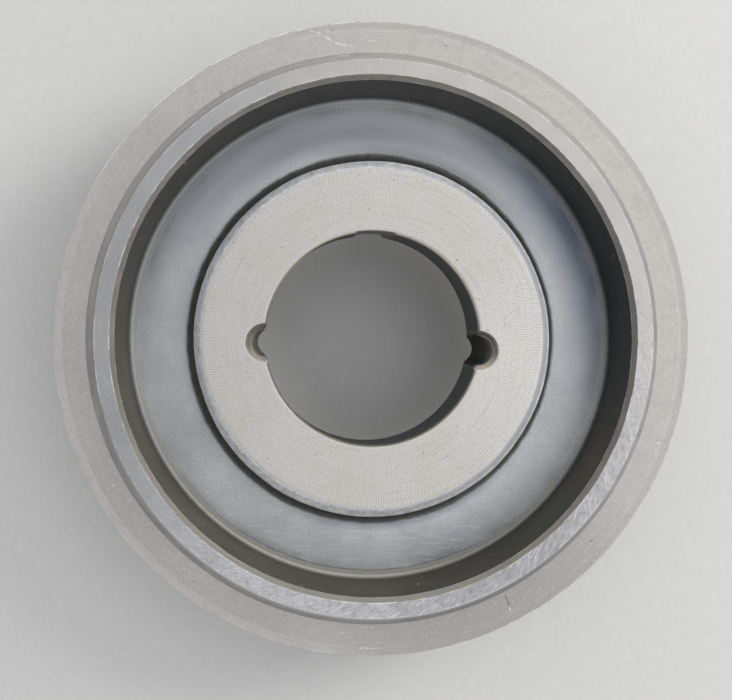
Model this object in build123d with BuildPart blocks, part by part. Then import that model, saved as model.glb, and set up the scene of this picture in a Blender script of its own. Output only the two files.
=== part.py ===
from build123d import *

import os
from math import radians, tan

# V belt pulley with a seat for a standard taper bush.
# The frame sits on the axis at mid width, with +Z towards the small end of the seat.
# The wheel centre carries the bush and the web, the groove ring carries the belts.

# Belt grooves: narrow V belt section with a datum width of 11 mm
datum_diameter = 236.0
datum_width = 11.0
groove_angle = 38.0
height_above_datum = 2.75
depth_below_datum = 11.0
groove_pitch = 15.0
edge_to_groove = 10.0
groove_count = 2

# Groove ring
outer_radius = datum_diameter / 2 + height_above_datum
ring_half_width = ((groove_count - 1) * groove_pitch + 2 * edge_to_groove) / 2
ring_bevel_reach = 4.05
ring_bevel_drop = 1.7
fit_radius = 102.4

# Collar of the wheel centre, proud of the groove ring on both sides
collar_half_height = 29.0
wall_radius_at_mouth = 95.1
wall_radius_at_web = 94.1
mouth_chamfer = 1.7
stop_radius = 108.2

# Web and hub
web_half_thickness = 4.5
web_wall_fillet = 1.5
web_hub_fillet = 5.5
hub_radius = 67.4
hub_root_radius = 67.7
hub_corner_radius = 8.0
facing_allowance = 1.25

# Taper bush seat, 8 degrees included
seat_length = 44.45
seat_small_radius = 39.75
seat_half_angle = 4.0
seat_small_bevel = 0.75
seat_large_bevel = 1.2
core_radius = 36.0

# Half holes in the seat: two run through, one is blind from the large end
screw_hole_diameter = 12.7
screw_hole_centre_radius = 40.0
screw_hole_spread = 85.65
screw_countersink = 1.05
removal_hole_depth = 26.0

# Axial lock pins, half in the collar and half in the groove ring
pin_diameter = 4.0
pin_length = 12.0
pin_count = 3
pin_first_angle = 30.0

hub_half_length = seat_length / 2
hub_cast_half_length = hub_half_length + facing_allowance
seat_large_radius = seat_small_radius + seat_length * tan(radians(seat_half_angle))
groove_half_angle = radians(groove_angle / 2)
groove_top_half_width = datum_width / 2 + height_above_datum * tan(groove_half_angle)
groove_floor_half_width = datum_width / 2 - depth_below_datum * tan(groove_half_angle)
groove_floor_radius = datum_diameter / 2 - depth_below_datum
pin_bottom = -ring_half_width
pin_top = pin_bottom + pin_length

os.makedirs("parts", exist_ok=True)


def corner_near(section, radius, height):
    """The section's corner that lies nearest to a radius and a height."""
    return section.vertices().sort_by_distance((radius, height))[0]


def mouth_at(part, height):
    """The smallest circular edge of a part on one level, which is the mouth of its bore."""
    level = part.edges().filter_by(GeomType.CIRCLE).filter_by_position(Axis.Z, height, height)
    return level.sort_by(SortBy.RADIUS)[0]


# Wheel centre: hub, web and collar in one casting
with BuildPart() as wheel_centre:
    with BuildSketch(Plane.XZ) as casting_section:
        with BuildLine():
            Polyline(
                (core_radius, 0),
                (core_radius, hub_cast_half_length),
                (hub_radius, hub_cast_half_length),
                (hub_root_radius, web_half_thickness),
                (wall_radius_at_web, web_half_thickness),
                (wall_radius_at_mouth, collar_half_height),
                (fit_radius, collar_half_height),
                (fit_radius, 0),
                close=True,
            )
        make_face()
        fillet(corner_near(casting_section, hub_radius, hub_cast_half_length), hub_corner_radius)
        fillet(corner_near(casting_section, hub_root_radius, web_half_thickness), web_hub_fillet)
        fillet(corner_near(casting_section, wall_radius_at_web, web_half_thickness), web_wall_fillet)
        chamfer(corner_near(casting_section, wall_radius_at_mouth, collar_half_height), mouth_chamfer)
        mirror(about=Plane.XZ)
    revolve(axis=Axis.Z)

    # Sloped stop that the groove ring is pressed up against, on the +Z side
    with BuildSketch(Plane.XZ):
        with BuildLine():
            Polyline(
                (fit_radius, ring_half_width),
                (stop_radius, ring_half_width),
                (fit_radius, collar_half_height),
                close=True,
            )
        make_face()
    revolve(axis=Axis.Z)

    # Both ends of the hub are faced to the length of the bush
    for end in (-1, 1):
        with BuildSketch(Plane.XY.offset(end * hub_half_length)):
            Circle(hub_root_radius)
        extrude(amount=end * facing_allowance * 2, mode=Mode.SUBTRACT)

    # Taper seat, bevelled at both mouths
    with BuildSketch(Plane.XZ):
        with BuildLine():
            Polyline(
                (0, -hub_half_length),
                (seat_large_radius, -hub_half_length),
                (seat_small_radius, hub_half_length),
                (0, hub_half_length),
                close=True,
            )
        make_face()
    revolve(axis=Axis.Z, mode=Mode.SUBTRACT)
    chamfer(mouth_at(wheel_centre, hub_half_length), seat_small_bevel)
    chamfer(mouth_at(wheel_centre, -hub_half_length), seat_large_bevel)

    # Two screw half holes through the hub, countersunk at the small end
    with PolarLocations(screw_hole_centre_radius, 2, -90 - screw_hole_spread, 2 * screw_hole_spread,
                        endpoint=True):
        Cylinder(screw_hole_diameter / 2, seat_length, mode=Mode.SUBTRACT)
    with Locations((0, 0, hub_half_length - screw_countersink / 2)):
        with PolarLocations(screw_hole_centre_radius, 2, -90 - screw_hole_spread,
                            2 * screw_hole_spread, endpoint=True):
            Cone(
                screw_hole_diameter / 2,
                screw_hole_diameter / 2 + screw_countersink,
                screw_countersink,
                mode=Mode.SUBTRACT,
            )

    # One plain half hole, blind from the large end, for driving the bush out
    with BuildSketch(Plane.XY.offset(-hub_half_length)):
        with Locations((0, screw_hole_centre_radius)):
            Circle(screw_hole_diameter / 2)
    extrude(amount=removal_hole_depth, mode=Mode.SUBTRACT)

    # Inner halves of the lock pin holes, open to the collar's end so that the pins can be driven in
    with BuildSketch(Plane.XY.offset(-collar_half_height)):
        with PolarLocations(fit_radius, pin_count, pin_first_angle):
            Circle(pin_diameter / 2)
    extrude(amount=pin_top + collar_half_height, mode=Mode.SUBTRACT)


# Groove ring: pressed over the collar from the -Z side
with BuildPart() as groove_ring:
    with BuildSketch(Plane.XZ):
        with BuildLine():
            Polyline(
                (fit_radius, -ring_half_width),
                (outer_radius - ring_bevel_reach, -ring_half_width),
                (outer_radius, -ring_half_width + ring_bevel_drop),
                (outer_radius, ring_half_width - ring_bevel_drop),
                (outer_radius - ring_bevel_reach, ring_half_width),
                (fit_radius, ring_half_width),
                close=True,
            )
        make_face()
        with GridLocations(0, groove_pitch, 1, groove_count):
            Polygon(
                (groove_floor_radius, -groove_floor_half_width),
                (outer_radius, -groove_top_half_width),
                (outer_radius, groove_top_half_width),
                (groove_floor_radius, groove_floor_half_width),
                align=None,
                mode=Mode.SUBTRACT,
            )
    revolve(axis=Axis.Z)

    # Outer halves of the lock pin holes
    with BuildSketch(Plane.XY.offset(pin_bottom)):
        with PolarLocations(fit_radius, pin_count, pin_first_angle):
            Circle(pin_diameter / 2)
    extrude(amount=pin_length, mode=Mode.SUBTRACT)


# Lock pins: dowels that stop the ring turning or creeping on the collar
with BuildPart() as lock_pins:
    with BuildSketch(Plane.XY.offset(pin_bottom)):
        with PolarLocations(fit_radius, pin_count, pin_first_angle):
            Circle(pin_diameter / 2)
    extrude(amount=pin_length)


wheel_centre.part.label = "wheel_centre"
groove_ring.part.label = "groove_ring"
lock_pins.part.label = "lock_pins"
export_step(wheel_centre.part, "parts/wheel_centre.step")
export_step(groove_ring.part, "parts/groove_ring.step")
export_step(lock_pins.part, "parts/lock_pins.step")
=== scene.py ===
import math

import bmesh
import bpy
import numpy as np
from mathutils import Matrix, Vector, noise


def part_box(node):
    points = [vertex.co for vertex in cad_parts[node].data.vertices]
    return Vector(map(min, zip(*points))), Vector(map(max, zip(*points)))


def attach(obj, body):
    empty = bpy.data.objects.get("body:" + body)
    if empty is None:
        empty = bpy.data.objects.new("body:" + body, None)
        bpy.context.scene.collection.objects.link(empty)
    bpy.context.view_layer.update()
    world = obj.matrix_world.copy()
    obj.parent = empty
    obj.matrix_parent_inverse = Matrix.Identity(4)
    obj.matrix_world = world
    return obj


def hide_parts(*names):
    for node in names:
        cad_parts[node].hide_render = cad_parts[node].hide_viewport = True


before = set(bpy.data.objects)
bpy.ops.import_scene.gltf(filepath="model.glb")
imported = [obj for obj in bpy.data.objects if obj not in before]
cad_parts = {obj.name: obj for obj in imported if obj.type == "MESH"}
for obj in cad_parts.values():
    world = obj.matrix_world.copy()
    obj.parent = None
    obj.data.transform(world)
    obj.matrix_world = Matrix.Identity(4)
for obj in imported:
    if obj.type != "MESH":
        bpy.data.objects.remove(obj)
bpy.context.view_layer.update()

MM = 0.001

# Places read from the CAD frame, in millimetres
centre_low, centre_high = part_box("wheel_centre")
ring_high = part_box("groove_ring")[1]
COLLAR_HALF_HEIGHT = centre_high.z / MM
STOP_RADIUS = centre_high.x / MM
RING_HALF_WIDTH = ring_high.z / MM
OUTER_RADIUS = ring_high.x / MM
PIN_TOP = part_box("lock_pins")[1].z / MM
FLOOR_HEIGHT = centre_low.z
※
Print from the first line through the line that contains "# The wheel", please, including both, and leave out every line outside that stretch.

### Expected answer
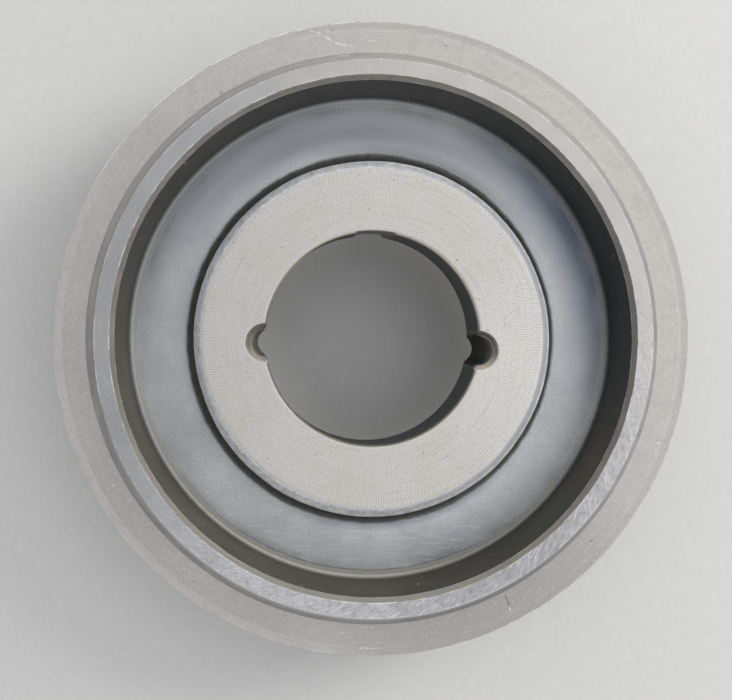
Model this object in build123d with BuildPart blocks, part by part. Then import that model, saved as model.glb, and set up the scene of this picture in a Blender script of its own. Output only the two files.
=== part.py ===
from build123d import *

import os
from math import radians, tan

# V belt pulley with a seat for a standard taper bush.
# The frame sits on the axis at mid width, with +Z towards the small end of the seat.
# The wheel centre carries the bush and the web, the groove ring carries the belts.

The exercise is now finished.